CARLOS DE OLIVEIRA (1921-1981): ITINERÁRIO DE UM GRANDE ESCRITOR. NO 1.º CENTENÁRIO DO NASCIMENTO – por MANUEL SIMÕES

(1921 – 1981)

 

Carlos Alberto Serra de Oliveira nasceu acidentalmente em Belém, Brasil, em 10 de Agosto de 1921, de pais portugueses que, dois anos depois, regressaram a Portugal. O pai, médico, fixou-se com a família em Febres-Cantanhede, e entre esta vila e Coimbra o futuro escritor viria a cumprir a sua formação, licenciando-se em Ciências Histórico-Filosóficas em 1947. A sua estreia literária advém bem cedo, em 1937, aos 16 anos, com três contos e um poema publicados no volume Cabeças de barro, em colaboração com Artur Varela e Fernando Namora. Alguns anos depois verifica-se a sua primeira e autónoma apresentação pública com o volume de poemas, Turismo (1942, 7.º vol. da mítica colecção de poesia Novo Cancioneiro) e com o romance Casa na Duna (1943). Participou na renovação da revista Vértice (1.ª série), de cuja redacção fez parte de 1945 a 1948, e entretanto publica os livros de poemas Mãe Pobre  (1945), Colheita Perdida (1948) e Descida aos Infernos (1949).

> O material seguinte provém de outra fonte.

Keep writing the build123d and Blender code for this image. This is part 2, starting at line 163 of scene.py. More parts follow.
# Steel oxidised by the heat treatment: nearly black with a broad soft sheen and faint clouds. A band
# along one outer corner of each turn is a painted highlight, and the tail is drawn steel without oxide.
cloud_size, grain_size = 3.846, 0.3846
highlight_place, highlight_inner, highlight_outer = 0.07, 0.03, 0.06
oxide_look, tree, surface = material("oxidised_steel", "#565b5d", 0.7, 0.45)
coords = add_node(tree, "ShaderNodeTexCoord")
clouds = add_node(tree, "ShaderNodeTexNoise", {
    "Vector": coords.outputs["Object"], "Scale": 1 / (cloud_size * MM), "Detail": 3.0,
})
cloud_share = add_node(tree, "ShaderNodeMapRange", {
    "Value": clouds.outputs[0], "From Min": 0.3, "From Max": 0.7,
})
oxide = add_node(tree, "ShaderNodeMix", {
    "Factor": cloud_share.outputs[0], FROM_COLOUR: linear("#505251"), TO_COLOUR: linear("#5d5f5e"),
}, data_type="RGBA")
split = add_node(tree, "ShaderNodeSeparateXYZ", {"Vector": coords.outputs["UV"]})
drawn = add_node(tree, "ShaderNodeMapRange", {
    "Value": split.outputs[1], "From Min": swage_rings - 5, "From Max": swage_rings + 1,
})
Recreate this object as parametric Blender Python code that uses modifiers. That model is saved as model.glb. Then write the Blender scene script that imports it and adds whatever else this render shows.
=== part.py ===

Transfere-se para Lisboa em 1950 e aqui continua a actividade de crítico, de prosador e de poeta. Publica, em seguida, os seguintes livros de poesia: Terra de Harmonia (1950), Cantata (1960), Sobre o Lado Esquerdo (1968, com o qual revoluciona a poesia portuguesa), Micropaisagem (1968) e Entre Duas Memórias (1971), depois reunidos nos dois volumes de Trabalho Poético (Ed. Sá da Costa). Eis o magnífico texto, em prosa poética,  que justifica o título de Sobre o Lado Esquerdo:

«De vez em quando a insónia vibra com a nitidez dos sinos, dos cristais. E então, das duas uma: partem-se ou não se partem as cordas tensas da sua harpa insuportável. No segundo caso, o homem que não dorme pensa: “o melhor é voltar-me para o lado esquerdo e assim, deslocando todo o peso do sangue sobre a metade mais gasta do meu corpo, esmagar o coração”».

E como exemplo da magnífica oficina poética de Carlos de Oliveira, transcreve-se também o segmento X (o último) do poema “Descrição da guerra em Guernica” (Entre Duas Memórias), onde, no rigor geométrico do discurso, se observa uma meticulosa e solidária relação dialéctica entre o texto, o terrível episódio da guerra, e o quadro de Picasso, agora numa escrita em que se “visualizam” as imagens da pintura:

                        O incêndio desce;

                        do canto superior direito;

                        sobre os sótãos,

                        os degraus das escadas

                        a oscilar;

                        hélices, vibrações, percutem os alicerces;

                        e o fogo, veloz agora, fende-os, desmorona

                        toda a arquitectura;

                        as paredes áridas desabam

                        mas o seu desenho

                        sobrevive no ar; sustém-no

                        a terceira mulher; a última; com os braços

                        erguidos; com o suor da estrela

                        tatuada na testa.

 

Como romancista, depois de Casa na Duna, há que referir Alcateia (1944), Pequenos Burgueses (1948), Uma Abelha na Chuva (1953), texto que está na base do filme com o mesmo título, realizado por Fernando Lopes. E ainda Finisterra (1978), já fora da tetralogia que se ocupou da evolução das classes sociais em confronto, numa sociedade marcada ainda por resquícios de uma organização senhorial já obsoleta.

E como prosador, Carlos de Oliveira legou-nos ainda o extraordinário livro, misto de crónicas, memórias, críticas literárias, teoria literária, que tem como título O Aprendiz de Feiticeiro (1971), obra imprescindível para descodificar a sua excepcional produção literária.

A obra de Carlos de Oliveira (prosa e poesia), entre outras edições esgotadas e que talvez se encontrem em alfarrabistas, foi há anos publicada num só volume pela Ed. Caminho, provavelmente também esgotada. Creio que está hoje disponível integralmente apenas em edição da Assírio & Alvim.